Nikkei 225 Extends Decline After Strong Tokyo Inflation, USD/JPY Holds Above 151
Nikkei continued lower for the week, after hotter Tokyo CPI inflation data, while USD/JPY returned above 151 after a small dip.
Nikkei 225 Extends Decline After Strong Japanese Inflation, USD/JPY Holds Above 151
The Nikkei 225 has been in a long-term uptrend, consistently finding support from key moving averages. However, the index faced turbulence after the Japanese yen surged by 20 cents last summer, momentarily stabilizing before resuming its upward trajectory. The 50-week SMA provided solid support during this period, allowing the index to maintain its bullish momentum.
Nikkei 225 Faces Renewed Selling Pressure
Despite the previous strength, a combination of the Bank of Japan’s tightening measures and declining risk sentiment in early 2025 triggered a break below key support levels. This led to additional losses, with the 100-week SMA at 36,000 points acting as a strong support zone.

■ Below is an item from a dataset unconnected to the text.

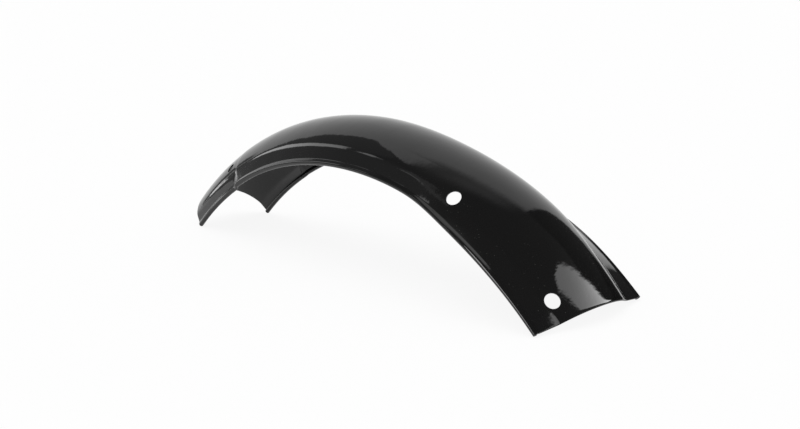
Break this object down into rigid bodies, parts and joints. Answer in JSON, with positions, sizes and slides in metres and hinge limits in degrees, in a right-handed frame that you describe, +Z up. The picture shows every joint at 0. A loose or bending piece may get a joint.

Buyers briefly stepped in, pushing the index past 38,000 points over the last two weeks. However, a sharp 1,000-point drop this week reversed those gains, fueled in part by today’s higher-than-expected Tokyo core CPI data, which reinforced concerns about inflation in Japan.
Japan’s latest inflation report underscores persistent price growth, which could accelerate BOJ’s shift away from ultra-loose monetary policy. If inflation continues to surprise to the upside, the yen could strengthen further, while Japanese stocks may struggle to maintain their recent gains. Markets will now closely watch BOJ’s response and upcoming economic indicators for further direction.
Tokyo CPI Inflation Report: Higher-Than-Expected Price Pressures
Tokyo Core CPI (excluding fresh food) rose by 2.4% YoY, surpassing expectations of 2.2% and the previous reading of 2.2%.
Tokyo headline CPI for February remained steady at 2.9% YoY, slightly above the expected 2.7%, indicating persistent inflationary pressures.
CPI excluding fresh food and energy climbed to 2.2% YoY, exceeding the 2.0% forecast and improving from the prior 1.9% figure.
Key Takeaways & Market Implications
The data suggests that inflation in Japan remains sticky, reinforcing the case for the Bank of Japan to move toward policy tightening in 2025.
With inflation surpassing forecasts, BOJ officials may consider additional measures to control rising prices, potentially leading to a stronger yen and increased bond yields.
Japanese equities, including the Nikkei 225, may face further downside risks, as tighter monetary policy could dampen investor sentiment.
The USD/JPY pair may see increased volatility, depending on the BOJ’s stance and how markets interpret the inflation trend.
USD/JPY Holds Above 151 After Recent Recovery
At the same time, the USD/JPY pair has experienced significant fluctuations in 2025. The currency pair fell over 10 cents in the first two months of the year due to trade tensions, a weaker US dollar, and a more aggressive BOJ stance. However, strong support at the 100-week SMA (146.50s) halted the decline, leading to a sharp rebound. Over the past three weeks, USD/JPY has rallied nearly 5 cents, breaking back above 151 as market sentiment improved and US tariffs were perceived to be less severe than expected.
While the yen’s strength has weighed on Japanese equities, a sustained recovery in USD/JPY could ease some of that pressure. However, if inflation continues to exceed expectations, the BOJ may be forced into further tightening, which could create additional headwinds for both the Nikkei 225 and risk appetite in Japan.